The infuriated Sultan then sent General Sandi Khan to overthrow Wali Khan with even a larger force and install Narameikhla, which was promptly carried out in 1430. Narameikhla ascended the throne of Arakan for the second time, and took the title Sulayman Shah. Arakan became a vassal state of Bengal and tens of thousands of Muslim soldiers that restored the throne of Sulayman Shah permanently settled in Arakan and formed the main garrison to defend the country from any future Burmese (Avan) incursion. Sulayman Shah decided to move the capital from Launggyet to Mrauk-U. The new capital, though not far from Launggyet, was much more strategically located, and would prove much more difficult for invaders to attack.

[It goes without saying that Arakan would have a different history today had the Sultan of Bengal let his general Wali Khan rule the country and ignored the pleas of the Arakanese Buddhist king.]

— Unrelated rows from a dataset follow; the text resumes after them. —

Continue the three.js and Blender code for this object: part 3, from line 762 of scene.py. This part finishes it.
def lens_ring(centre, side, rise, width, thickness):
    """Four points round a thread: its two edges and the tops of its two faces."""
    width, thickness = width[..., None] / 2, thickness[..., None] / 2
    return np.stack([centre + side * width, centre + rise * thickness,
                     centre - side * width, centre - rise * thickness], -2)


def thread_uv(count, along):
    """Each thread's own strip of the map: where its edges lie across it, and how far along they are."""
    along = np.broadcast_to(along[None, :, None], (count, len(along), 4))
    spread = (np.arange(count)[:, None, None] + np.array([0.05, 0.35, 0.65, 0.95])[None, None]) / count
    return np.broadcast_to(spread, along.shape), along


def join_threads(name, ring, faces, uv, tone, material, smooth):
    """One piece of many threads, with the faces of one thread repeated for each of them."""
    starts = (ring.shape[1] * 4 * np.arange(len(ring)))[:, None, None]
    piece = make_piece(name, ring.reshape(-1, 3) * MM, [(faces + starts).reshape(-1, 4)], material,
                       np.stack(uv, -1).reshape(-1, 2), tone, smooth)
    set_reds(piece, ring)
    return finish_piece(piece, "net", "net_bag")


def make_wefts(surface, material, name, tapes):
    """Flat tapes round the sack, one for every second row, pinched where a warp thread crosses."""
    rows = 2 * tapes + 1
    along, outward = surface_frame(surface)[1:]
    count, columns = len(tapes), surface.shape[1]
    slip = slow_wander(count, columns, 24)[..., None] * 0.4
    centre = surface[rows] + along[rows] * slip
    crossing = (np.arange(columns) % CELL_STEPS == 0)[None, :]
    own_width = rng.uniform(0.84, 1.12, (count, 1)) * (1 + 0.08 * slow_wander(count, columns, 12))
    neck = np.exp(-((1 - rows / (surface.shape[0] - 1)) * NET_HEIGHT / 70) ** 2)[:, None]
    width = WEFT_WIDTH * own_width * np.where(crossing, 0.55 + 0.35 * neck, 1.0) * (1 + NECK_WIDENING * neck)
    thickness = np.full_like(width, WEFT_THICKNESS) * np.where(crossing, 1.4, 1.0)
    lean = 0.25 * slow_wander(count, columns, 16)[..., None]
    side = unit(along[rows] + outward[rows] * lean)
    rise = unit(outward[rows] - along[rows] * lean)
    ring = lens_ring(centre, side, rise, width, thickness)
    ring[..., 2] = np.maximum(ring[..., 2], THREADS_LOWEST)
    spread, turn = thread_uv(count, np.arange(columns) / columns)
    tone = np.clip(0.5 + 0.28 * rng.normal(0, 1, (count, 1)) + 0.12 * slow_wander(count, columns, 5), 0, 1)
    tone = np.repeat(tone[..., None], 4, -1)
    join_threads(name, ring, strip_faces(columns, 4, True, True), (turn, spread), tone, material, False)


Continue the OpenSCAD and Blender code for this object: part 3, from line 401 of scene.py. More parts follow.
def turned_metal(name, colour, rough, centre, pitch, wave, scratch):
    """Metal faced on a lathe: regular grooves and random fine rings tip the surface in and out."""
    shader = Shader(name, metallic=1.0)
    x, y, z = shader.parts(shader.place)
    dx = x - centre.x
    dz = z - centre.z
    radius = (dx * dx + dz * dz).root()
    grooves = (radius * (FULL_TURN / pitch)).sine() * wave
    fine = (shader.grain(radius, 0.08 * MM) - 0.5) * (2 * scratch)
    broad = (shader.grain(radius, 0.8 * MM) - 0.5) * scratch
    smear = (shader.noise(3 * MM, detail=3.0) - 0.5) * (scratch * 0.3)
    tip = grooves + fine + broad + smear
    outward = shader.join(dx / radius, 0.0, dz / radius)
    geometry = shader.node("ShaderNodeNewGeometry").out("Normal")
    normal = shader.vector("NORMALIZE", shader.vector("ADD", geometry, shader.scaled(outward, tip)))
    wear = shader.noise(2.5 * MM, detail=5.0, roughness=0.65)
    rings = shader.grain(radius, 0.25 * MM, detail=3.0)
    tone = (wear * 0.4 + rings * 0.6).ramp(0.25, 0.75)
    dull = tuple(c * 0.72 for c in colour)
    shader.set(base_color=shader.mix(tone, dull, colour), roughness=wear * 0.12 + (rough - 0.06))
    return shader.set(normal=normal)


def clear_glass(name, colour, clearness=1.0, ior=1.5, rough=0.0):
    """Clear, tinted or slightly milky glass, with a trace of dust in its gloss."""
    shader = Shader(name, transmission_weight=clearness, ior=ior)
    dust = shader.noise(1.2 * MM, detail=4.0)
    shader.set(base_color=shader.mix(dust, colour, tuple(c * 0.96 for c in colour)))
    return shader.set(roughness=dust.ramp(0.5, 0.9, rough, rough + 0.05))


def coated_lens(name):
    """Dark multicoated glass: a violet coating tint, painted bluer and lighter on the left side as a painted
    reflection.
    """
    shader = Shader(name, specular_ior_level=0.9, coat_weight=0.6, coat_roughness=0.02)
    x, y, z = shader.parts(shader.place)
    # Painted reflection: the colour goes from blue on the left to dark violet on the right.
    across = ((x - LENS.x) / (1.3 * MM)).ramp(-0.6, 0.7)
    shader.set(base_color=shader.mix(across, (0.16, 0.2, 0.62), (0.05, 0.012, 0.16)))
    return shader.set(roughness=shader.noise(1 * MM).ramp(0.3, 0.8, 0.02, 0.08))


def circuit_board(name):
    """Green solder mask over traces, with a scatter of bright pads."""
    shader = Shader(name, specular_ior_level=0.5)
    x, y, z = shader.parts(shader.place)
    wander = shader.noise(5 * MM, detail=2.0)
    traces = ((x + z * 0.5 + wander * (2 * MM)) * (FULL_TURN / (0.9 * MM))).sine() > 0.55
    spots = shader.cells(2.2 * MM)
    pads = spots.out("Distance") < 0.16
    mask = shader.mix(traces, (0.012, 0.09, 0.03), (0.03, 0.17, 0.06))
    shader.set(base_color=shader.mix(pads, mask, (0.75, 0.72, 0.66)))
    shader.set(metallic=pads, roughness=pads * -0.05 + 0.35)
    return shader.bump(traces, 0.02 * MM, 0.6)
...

The practice of adopting a Muslim name or title by the Arakanese kings would continue until 1638. Arakanese kings also issued coins bearing the inscription of Muslim Kalema (the profession of faith in Islam) in Arabic script. The State emblem was also inscribed in Arabic word Aqimuddin (establishment of God’s rule over the earth). The Arakanese court’s adoption of many Muslim customs and terms were other noteworthy signs to the influence of Islam in Arakan. Mosques began to dot the countryside and Islamic customs, manners and practices came to be established since this time. To quote historian Bisveswar Bhattacharya, “As the Mohammedan [Islamic] influence was predominant, the Arakanese kings, though Buddhist in religion, became somewhat Mohammedanized [Islamic] in their ideas.”

Arakan retained its independent state until 1784 when it was occupied by Burmese king Bodawpaya. His forces stole the Mahamuni Buddha statue to Mandalay. He may rightly be called the harbinger for destroying everything Islamic in Arakan and sowing the seed of distrust between the two major communities - Muslims and Buddhists. His atrocities, however, did not leave out the Arakanese Buddhists whom he considered not religiously Thereveda Buddhist enough. During his annexation and occupation of Arakan, tens of thousands of Arakanese Muslims, Hindus and Buddhists were killed, 200,000 fled to British Bengal (today's Bangladesh), and another 20,000 (including some 3700 Rohingya Muslims) were taken as slaves by the occupation Burmese forces.

The Burmese rule of Arakan lasted for only 40 years when the territory was occupied by the East India Company in 1824 (after the First Anglo-Burman War). Arakan was made part of the Province of Bengal (which also included Assam), an administrative decision by the British government which was to continue until 1937 when Burma was separated from India and Arakan made part of Burma – for administrative purpose.

The rest is history. Burma became an independent state on January 4, 1948, and the fate of the Arakanese people including the Rohingyas was sealed within the Union of Burma where divide and rule became a fair game for the military and chauvinist politicians to exploit ethnicity and religion to hold onto power. To cleanse Burma of Muslims, esp. the Rohingya, they were declared stateless, which allowed the pariah state to violate every Article of the Universal Declaration of Human Rights, adopted by the United Nations.

The Rohingyas are treated as outsiders in spite of their history to Arakan that predates those of the Rakhine Buddhists.

This criminal attitude of the Buddhist majority that is nurtured and fueled by the people of influence – monks, politicians, military, security forces and government - within Myanmar have had a very devastating effect on the Rohingya people who have been victims of genocide in a textbook case of ethnic cleansing.

As genocide experts Drs. Greg Stanton and Daniel Jonah Goldhagen have repeatedly mentioned such denials of the self-identification is part of the 8 (or 5, respectively) stages of genocide, which the Rohingyas are facing today. The denial of the Rohingya identity - their very root to the soil of their forefathers – forms the very basis to justify their heinous crimes.

It is said that no matter how one tries to show the obvious and scream at a deaf and blind person, the latter will neither hear nor see the obvious. The problem with the neo-fascists inside the Rakhine state and Myanmar is that they are deaf and blind by design – an evil national project to eliminate Rohingya from Myanmar (and the Rakhine state), and sadly, like to remain in such a cocoon state of absurdity. All our efforts to appeal to their humanity, if anything is left of it within them, are proving to be wasted efforts.

Rohingyas don’t need certification from neo-fascists to self-identify themselves. History has proven their existence since the time of great Bengali poet Alaol (early 17th century). Period!